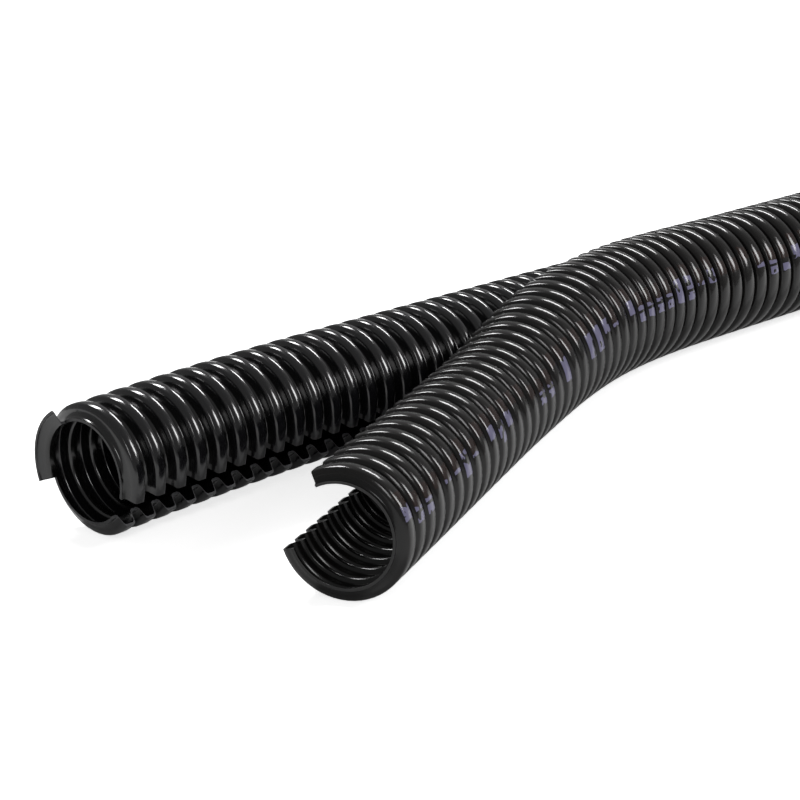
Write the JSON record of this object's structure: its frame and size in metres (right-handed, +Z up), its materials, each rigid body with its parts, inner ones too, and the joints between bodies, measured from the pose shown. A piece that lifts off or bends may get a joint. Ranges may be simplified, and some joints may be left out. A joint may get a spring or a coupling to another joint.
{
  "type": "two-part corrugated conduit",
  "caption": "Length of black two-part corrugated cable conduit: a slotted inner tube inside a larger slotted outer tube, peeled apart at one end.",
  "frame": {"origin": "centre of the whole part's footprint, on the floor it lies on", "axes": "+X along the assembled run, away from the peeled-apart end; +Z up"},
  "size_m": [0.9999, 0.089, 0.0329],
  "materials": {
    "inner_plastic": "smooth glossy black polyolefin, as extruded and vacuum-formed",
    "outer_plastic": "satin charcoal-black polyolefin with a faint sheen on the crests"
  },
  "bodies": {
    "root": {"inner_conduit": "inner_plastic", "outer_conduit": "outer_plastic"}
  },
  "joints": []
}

++++++++++

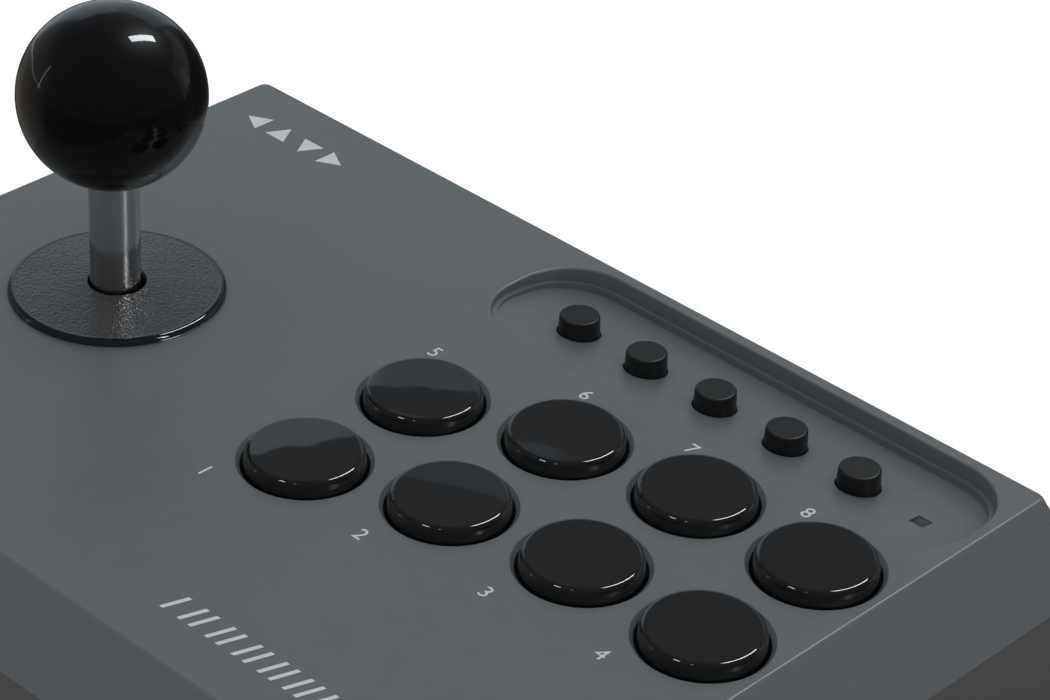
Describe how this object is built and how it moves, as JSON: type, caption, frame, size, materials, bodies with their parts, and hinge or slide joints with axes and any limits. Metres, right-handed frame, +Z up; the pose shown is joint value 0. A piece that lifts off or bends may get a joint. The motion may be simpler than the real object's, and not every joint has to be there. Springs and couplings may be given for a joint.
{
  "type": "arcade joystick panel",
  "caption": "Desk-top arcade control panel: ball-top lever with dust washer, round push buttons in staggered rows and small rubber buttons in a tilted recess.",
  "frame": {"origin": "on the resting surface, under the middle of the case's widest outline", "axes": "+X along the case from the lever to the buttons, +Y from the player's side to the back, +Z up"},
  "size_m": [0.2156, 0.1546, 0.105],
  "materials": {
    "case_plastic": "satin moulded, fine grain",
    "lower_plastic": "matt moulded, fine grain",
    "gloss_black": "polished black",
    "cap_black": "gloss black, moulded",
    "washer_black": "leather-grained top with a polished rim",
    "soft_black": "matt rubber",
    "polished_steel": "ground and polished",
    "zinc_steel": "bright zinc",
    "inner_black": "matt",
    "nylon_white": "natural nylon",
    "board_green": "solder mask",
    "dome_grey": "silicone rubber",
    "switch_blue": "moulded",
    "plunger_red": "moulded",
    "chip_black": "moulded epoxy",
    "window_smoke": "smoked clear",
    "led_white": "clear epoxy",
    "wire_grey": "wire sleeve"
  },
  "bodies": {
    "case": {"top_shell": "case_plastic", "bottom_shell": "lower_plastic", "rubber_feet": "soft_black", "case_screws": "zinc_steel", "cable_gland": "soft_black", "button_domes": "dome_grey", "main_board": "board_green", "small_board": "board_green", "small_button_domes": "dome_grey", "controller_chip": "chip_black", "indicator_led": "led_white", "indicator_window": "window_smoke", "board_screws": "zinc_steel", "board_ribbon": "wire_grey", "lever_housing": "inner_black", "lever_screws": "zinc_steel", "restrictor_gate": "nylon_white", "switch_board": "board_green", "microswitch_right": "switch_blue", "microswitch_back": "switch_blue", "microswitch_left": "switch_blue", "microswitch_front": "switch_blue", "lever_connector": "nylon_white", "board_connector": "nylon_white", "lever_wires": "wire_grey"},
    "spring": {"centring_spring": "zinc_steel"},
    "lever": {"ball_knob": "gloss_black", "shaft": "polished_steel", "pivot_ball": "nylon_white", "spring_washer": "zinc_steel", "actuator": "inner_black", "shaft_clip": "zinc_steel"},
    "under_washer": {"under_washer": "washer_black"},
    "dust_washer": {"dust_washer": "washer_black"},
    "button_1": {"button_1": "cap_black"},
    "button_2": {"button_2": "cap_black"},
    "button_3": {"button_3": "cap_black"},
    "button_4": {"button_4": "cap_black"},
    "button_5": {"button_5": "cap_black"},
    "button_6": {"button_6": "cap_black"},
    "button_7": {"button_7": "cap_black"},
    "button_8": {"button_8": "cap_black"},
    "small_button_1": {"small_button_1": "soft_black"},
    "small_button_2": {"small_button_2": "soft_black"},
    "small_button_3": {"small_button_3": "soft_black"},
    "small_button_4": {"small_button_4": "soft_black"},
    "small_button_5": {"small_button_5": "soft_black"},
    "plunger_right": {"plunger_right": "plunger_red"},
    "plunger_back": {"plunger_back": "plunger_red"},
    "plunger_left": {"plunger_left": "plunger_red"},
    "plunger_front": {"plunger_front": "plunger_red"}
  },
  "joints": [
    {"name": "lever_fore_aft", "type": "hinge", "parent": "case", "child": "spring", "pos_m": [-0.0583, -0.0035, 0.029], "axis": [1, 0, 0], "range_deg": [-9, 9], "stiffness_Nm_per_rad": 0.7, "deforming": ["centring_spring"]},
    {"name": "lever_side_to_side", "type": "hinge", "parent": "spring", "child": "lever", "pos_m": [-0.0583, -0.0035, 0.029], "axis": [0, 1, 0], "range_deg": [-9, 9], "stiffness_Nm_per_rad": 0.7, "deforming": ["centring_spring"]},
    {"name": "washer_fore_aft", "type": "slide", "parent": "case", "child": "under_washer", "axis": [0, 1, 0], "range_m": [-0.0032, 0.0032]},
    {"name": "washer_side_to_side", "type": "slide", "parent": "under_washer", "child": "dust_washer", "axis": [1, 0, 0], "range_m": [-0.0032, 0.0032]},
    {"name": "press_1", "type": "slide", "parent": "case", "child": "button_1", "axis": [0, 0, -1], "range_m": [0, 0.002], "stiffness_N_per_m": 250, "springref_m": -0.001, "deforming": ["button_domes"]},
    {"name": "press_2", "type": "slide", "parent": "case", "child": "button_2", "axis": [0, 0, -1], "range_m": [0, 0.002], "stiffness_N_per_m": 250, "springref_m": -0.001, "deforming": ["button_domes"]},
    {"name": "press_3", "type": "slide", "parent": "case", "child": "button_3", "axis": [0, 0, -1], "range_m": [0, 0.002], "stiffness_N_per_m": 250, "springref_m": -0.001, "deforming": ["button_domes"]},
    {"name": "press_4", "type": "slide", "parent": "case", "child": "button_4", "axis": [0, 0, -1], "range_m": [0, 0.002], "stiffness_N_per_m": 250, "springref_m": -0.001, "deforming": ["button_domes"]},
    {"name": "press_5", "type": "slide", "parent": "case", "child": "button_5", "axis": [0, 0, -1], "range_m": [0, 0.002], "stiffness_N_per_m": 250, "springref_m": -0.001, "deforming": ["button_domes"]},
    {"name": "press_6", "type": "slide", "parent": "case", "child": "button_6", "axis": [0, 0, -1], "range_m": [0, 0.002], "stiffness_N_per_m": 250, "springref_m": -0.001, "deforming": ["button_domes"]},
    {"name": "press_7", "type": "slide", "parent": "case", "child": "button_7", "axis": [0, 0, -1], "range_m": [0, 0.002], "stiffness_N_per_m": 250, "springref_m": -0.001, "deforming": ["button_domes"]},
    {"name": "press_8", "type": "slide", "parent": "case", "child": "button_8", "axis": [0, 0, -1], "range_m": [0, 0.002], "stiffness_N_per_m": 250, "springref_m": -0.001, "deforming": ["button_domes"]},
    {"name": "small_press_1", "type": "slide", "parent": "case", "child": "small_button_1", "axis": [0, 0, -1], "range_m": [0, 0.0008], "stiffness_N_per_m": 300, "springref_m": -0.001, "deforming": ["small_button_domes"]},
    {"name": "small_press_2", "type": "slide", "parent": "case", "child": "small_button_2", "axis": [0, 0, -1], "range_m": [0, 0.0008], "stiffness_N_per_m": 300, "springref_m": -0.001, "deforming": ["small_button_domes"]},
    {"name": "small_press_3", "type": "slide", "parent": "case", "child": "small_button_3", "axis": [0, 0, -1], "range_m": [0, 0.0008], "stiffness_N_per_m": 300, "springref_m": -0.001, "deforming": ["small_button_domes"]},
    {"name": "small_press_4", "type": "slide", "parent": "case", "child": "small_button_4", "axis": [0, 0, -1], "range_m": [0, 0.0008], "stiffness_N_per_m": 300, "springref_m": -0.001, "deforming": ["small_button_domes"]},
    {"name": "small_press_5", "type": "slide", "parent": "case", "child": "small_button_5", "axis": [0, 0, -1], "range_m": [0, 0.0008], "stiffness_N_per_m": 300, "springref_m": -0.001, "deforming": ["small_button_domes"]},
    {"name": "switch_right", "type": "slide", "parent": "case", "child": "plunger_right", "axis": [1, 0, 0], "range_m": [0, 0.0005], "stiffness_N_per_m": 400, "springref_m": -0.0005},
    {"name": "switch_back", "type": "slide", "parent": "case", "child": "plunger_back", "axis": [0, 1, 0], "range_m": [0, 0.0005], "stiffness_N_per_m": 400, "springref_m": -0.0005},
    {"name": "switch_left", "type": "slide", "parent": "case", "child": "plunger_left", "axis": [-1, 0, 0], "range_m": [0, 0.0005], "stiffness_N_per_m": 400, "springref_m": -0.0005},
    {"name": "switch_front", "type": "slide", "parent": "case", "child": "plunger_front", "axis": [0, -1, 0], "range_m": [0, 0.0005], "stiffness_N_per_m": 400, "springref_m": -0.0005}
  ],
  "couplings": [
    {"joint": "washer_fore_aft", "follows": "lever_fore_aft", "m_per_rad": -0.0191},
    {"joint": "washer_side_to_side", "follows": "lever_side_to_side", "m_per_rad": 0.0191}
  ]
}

++++++++++

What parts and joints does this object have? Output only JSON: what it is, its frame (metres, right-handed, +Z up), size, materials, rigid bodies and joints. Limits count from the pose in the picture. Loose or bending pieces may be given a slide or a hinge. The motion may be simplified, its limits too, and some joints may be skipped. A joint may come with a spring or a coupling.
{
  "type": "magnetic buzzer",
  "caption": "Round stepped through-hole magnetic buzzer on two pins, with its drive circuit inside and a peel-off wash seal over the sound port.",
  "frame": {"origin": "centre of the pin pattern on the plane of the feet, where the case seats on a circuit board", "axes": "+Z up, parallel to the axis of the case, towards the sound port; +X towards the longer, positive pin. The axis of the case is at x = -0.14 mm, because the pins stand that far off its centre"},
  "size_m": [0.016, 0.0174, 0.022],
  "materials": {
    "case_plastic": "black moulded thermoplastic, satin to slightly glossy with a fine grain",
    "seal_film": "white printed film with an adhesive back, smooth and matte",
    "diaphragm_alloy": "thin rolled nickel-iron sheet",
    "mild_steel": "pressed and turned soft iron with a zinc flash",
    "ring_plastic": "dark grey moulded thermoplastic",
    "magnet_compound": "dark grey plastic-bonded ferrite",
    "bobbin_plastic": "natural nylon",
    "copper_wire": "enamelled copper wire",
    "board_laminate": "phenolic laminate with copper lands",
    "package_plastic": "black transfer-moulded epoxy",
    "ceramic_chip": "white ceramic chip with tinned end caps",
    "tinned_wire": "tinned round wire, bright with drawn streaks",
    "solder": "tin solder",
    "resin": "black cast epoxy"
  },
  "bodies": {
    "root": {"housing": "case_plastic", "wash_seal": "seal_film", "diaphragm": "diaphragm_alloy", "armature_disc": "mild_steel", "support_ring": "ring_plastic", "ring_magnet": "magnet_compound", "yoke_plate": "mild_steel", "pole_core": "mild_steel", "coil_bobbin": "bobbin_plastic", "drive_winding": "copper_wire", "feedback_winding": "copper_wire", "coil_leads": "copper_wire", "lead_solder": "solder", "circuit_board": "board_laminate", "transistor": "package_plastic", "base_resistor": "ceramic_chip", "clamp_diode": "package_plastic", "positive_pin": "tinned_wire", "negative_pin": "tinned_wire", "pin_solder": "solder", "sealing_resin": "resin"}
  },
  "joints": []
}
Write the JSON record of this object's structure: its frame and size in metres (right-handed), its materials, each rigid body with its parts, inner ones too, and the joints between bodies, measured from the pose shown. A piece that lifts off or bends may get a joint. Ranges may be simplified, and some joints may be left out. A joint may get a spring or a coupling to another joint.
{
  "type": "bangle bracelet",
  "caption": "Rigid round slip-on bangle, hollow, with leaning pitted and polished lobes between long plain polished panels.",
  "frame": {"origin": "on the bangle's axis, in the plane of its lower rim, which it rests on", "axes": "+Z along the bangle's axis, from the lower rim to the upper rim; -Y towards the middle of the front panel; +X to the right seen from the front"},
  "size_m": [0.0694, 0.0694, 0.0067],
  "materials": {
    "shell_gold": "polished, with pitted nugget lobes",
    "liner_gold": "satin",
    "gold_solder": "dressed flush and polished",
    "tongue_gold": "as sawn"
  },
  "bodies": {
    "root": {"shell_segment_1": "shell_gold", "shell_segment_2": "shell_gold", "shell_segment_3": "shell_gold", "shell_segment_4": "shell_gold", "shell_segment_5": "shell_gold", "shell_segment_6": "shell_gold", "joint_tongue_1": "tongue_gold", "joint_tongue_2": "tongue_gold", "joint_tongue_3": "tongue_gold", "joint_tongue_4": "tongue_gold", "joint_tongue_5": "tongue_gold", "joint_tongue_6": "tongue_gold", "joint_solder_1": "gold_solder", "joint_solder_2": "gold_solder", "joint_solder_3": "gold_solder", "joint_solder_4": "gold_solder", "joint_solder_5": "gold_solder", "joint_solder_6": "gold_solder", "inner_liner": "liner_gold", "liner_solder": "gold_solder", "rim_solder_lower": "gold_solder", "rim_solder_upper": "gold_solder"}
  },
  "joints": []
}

++++++++++

What is the number of lines in the listing that include the word "Write"? Give that number and nothing else.

Correct result: 2